AVAILABLE DATA:
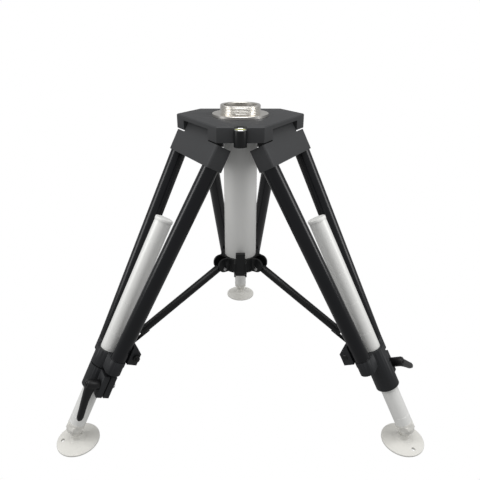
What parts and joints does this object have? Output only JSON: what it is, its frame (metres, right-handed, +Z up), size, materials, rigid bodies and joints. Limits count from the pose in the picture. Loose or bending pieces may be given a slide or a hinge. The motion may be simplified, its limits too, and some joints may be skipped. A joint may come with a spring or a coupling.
{
  "type": "metrology instrument tripod",
  "caption": "Heavy-duty floor tripod with a threaded instrument ring on a hexagonal head, twin-tube legs with sliding lower tubes, a spreader hub and ball-jointed pads.",
  "frame": {"origin": "centre of the ring flange's upper face, where an instrument seats", "axes": "+Z up along the instrument thread; +Y toward the rear leg; the other legs point 30 degrees below -X and +X"},
  "size_m": [0.8738, 0.77, 0.7474],
  "materials": {
    "plate_dark": "dark grey anodised, fine satin",
    "collar_dark": "near-black anodised, satin",
    "ring_steel": "turned and polished",
    "steel": "plain machined",
    "chrome": "polished",
    "aluminium_plain": "machined",
    "column_grey": "pale grey satin",
    "tube_black": "gloss black anodised",
    "tube_silver": "drawn, satin anodised",
    "plug_pale": "moulded",
    "plastic_black": "moulded",
    "black_satin": "satin black",
    "lever_black": "black, lightly textured",
    "foot_paint": "warm light grey paint",
    "vial": "tinted liquid under a clear lens"
  },
  "bodies": {
    "head": {"head_plate": "plate_dark", "instrument_ring": "ring_steel", "ring_screws": "steel", "centre_column": "column_grey", "column_head": "aluminium_plain", "column_screws": "steel", "column_end_cap": "plastic_black", "level_housing": "black_satin", "level_vial": "vial", "level_bezel": "chrome", "hinge_axles": "steel"},
    "hub": {"spreader_hub": "black_satin", "arm_pins": "steel", "hub_lock_pin": "steel"},
    "lock_lever": {"hub_lock_lever": "black_satin"},
    "left_leg": {"left_leg_bracket": "plate_dark", "left_outer_tube_front": "tube_black", "left_outer_tube_back": "tube_black", "left_collar": "collar_dark", "left_spreader_block": "collar_dark", "left_block_bolt": "steel", "left_clamp_bolt": "steel"},
    "left_lever": {"left_clamp_lever": "lever_black"},
    "left_slide": {"left_inner_tube": "tube_silver", "left_tube_plug": "plug_pale", "left_foot_socket": "foot_paint"},
    "left_ball": {"left_foot_ball": "chrome"},
    "left_foot": {"left_foot_pad": "foot_paint"},
    "left_arm": {"left_spreader_arm": "black_satin"},
    "right_leg": {"right_leg_bracket": "plate_dark", "right_outer_tube_front": "tube_black", "right_outer_tube_back": "tube_black", "right_collar": "collar_dark", "right_spreader_block": "collar_dark", "right_block_bolt": "steel", "right_clamp_bolt": "steel"},
    "right_lever": {"right_clamp_lever": "lever_black"},
    "right_slide": {"right_inner_tube": "tube_silver", "right_tube_plug": "plug_pale", "right_foot_socket": "foot_paint"},
    "right_ball": {"right_foot_ball": "chrome"},
    "right_foot": {"right_foot_pad": "foot_paint"},
    "right_arm": {"right_spreader_arm": "black_satin"},
    "rear_leg": {"rear_leg_bracket": "plate_dark", "rear_outer_tube_left": "tube_black", "rear_outer_tube_right": "tube_black", "rear_collar": "collar_dark", "rear_spreader_block": "collar_dark", "rear_block_bolt": "steel", "rear_clamp_bolt": "steel"},
    "rear_lever": {"rear_clamp_lever": "lever_black"},
    "rear_slide": {"rear_inner_tube": "tube_silver", "rear_tube_plug": "plug_pale", "rear_foot_socket": "foot_paint"},
    "rear_ball": {"rear_foot_ball": "chrome"},
    "rear_foot": {"rear_foot_pad": "foot_paint"},
    "rear_arm": {"rear_spreader_arm": "black_satin"}
  },
  "joints": [
    {"name": "left_fold", "type": "hinge", "parent": "head", "child": "left_leg", "pos_m": [-0.07171, -0.0414, -0.027], "axis": [0.5, -0.866, 0], "range_deg": [0, 25]},
    {"name": "hub_slide", "type": "slide", "parent": "head", "child": "hub", "axis": [0, 0, 1], "range_m": [0, 0.086]},
    {"name": "hub_lock", "type": "hinge", "parent": "hub", "child": "lock_lever", "pos_m": [0, -0.057, -0.3654], "axis": [1, 0, 0], "range_deg": [0, 100]},
    {"name": "left_arm_swing", "type": "hinge", "parent": "hub", "child": "left_arm", "pos_m": [-0.04503, -0.026, -0.3654], "axis": [0.5, -0.866, 0], "range_deg": [0, 56]},
    {"name": "left_extend", "type": "slide", "parent": "left_leg", "child": "left_slide", "axis": [-0.4132, -0.2386, -0.8788], "range_m": [-0.085, 0.25]},
    {"name": "left_foot_tilt", "type": "hinge", "parent": "left_slide", "child": "left_ball", "pos_m": [-0.38794, -0.22398, -0.6834], "axis": [0.5, -0.866, 0], "range_deg": [-57, 2]},
    {"name": "left_foot_roll", "type": "hinge", "parent": "left_ball", "child": "left_foot", "pos_m": [-0.38794, -0.22398, -0.6834], "axis": [-0.866, -0.5, 0], "range_deg": [-12, 12]},
    {"name": "left_clamp", "type": "hinge", "parent": "left_leg", "child": "left_lever", "pos_m": [-0.31398, -0.23093, -0.55233], "axis": [-0.7611, -0.4394, 0.4772], "range_deg": [0, 90]},
    {"name": "right_fold", "type": "hinge", "parent": "head", "child": "right_leg", "pos_m": [0.07171, -0.0414, -0.027], "axis": [0.5, 0.866, 0], "range_deg": [0, 25]},
    {"name": "right_arm_swing", "type": "hinge", "parent": "hub", "child": "right_arm", "pos_m": [0.04503, -0.026, -0.3654], "axis": [0.5, 0.866, 0], "range_deg": [0, 56]},
    {"name": "right_extend", "type": "slide", "parent": "right_leg", "child": "right_slide", "axis": [0.4132, -0.2386, -0.8788], "range_m": [-0.085, 0.25]},
    {"name": "right_foot_tilt", "type": "hinge", "parent": "right_slide", "child": "right_ball", "pos_m": [0.38794, -0.22398, -0.6834], "axis": [0.5, 0.866, 0], "range_deg": [-57, 2]},
    {"name": "right_foot_roll", "type": "hinge", "parent": "right_ball", "child": "right_foot", "pos_m": [0.38794, -0.22398, -0.6834], "axis": [0.866, -0.5, 0], "range_deg": [-12, 12]},
    {"name": "right_clamp", "type": "hinge", "parent": "right_leg", "child": "right_lever", "pos_m": [0.35698, -0.15645, -0.55233], "axis": [0.7611, -0.4394, 0.4772], "range_deg": [-45, 40]},
    {"name": "rear_fold", "type": "hinge", "parent": "head", "child": "rear_leg", "pos_m": [0, 0.0828, -0.027], "axis": [-1, 0, 0], "range_deg": [0, 25]},
    {"name": "rear_arm_swing", "type": "hinge", "parent": "hub", "child": "rear_arm", "pos_m": [0, 0.052, -0.3654], "axis": [-1, 0, 0], "range_deg": [0, 56]},
    {"name": "rear_extend", "type": "slide", "parent": "rear_leg", "child": "rear_slide", "axis": [0, 0.4772, -0.8788], "range_m": [-0.085, 0.25]},
    {"name": "rear_foot_tilt", "type": "hinge", "parent": "rear_slide", "child": "rear_ball", "pos_m": [0, 0.44796, -0.6834], "axis": [-1, 0, 0], "range_deg": [-57, 2]},
    {"name": "rear_foot_roll", "type": "hinge", "parent": "rear_ball", "child": "rear_foot", "pos_m": [0, 0.44796, -0.6834], "axis": [0, 1, 0], "range_deg": [-12, 12]},
    {"name": "rear_clamp", "type": "hinge", "parent": "rear_leg", "child": "rear_lever", "pos_m": [-0.043, 0.38738, -0.55233], "axis": [0, 0.8788, 0.4772], "range_deg": [0, 90]}
  ],
  "couplings": [
    {"joint": "hub_slide", "follows": "left_fold", "m_per_rad": 0.19559},
    {"joint": "left_arm_swing", "follows": "left_fold", "ratio": 2.2262},
    {"joint": "right_fold", "follows": "left_fold", "ratio": 1},
    {"joint": "right_arm_swing", "follows": "left_fold", "ratio": 2.2262},
    {"joint": "rear_fold", "follows": "left_fold", "ratio": 1},
    {"joint": "rear_arm_swing", "follows": "left_fold", "ratio": 2.2262}
  ]
}
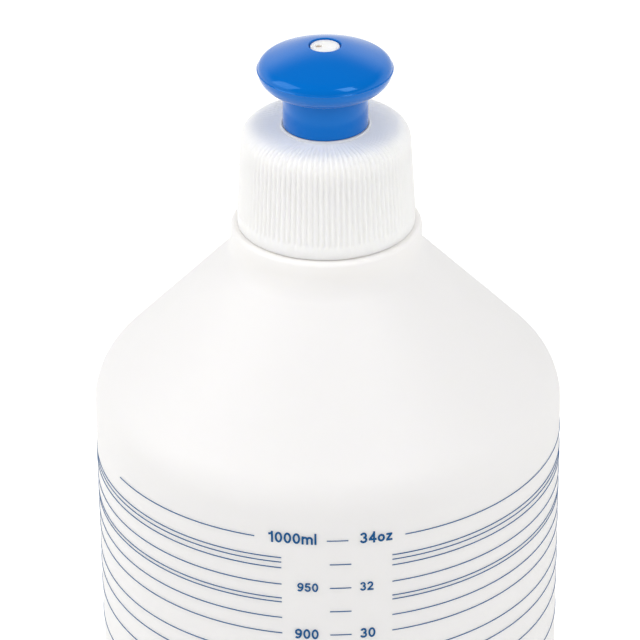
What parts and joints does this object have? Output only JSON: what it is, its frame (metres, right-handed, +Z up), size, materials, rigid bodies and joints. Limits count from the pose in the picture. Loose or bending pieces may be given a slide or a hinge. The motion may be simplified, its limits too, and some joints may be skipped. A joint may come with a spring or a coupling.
{
  "type": "dilution bottle",
  "caption": "Translucent round squeeze bottle for diluting concentrates, with a printed volume scale, a ribbed screw closure and a push-pull spout.",
  "frame": {"origin": "centre of the standing ring, on the surface that the bottle stands on", "axes": "+Z up along the bottle's axis, -Y out through the column of numbers on the printed scale"},
  "size_m": [0.0842, 0.0842, 0.2711],
  "materials": {
    "natural_polyethylene": "satin, translucent, uncoloured",
    "white_plastic": "satin moulded",
    "soft_foam": "fine closed-cell foam",
    "blue_plastic": "glossy moulded",
    "blue_ink": "screen-printed ink"
  },
  "bodies": {
    "bottle_body": {"bottle": "natural_polyethylene", "printed_scale": "blue_ink"},
    "washer": {"sealing_washer": "soft_foam"},
    "closure": {"screw_closure": "white_plastic"},
    "spout": {"push_pull_spout": "blue_plastic"}
  },
  "joints": [
    {"name": "closure_lift", "type": "slide", "parent": "bottle_body", "child": "washer", "axis": [0, 0, 1], "range_m": [0, 0.00635]},
    {"name": "closure_turn", "type": "hinge", "parent": "washer", "child": "closure", "pos_m": [0, 0, 0.2544], "axis": [0, 0, 1], "range_deg": [0, 540]},
    {"name": "spout_pull", "type": "slide", "parent": "closure", "child": "spout", "axis": [0, 0, 1], "range_m": [0, 0.0048]}
  ],
  "couplings": [
    {"joint": "closure_lift", "follows": "closure_turn", "m_per_rad": 0.00067323}
  ]
}
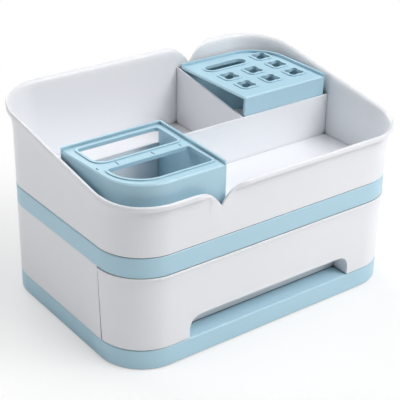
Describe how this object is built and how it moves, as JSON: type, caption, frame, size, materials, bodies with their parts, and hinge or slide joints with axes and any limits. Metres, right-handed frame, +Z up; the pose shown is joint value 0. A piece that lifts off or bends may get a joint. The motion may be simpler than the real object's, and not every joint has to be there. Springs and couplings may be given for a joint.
{
  "type": "makeup organizer with drawer",
  "caption": "Rounded desktop organizer: a wide drawer with a finger recess under a lift-off tray, whose sloped rim has pointed notches, with lift-out brush and lipstick racks",
  "frame": {"origin": "centre of the footprint, on the surface the feet stand on", "axes": "X along the front from left to right as seen from the front, Y from the front with the drawer to the back, Z up"},
  "size_m": [0.3096, 0.218, 0.1846],
  "materials": {
    "white_plastic": "satin moulded white plastic",
    "blue_plastic": "satin moulded light blue plastic",
    "foot_rubber": "matt grey rubber"
  },
  "bodies": {
    "carcass": {"base_plate": "blue_plastic", "foot_front_left": "foot_rubber", "foot_front_right": "foot_rubber", "foot_rear_left": "foot_rubber", "foot_rear_right": "foot_rubber", "housing_shell": "white_plastic", "deck_plate": "blue_plastic"},
    "drawer": {"drawer_front": "white_plastic", "drawer_box": "white_plastic"},
    "tray": {"upper_tray": "white_plastic"},
    "brush_holder": {"brush_rack": "blue_plastic"},
    "lipstick_holder": {"lipstick_rack": "blue_plastic"}
  },
  "joints": [
    {"name": "drawer_slide", "type": "slide", "parent": "carcass", "child": "drawer", "axis": [0, -1, 0], "range_m": [0, 0.11]},
    {"name": "tray_lift", "type": "slide", "parent": "carcass", "child": "tray", "axis": [0, 0, 1], "range_m": [0, 0.06]},
    {"name": "brush_rack_lift", "type": "slide", "parent": "tray", "child": "brush_holder", "axis": [0, 0, 1], "range_m": [0, 0.08]},
    {"name": "lipstick_rack_lift", "type": "slide", "parent": "tray", "child": "lipstick_holder", "axis": [0, 0, 1], "range_m": [0, 0.08]}
  ]
}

YOUR TASK: From the listing, tally every line with the word "that" in it and give only the tally.

EXERCISE SOLUTION: 2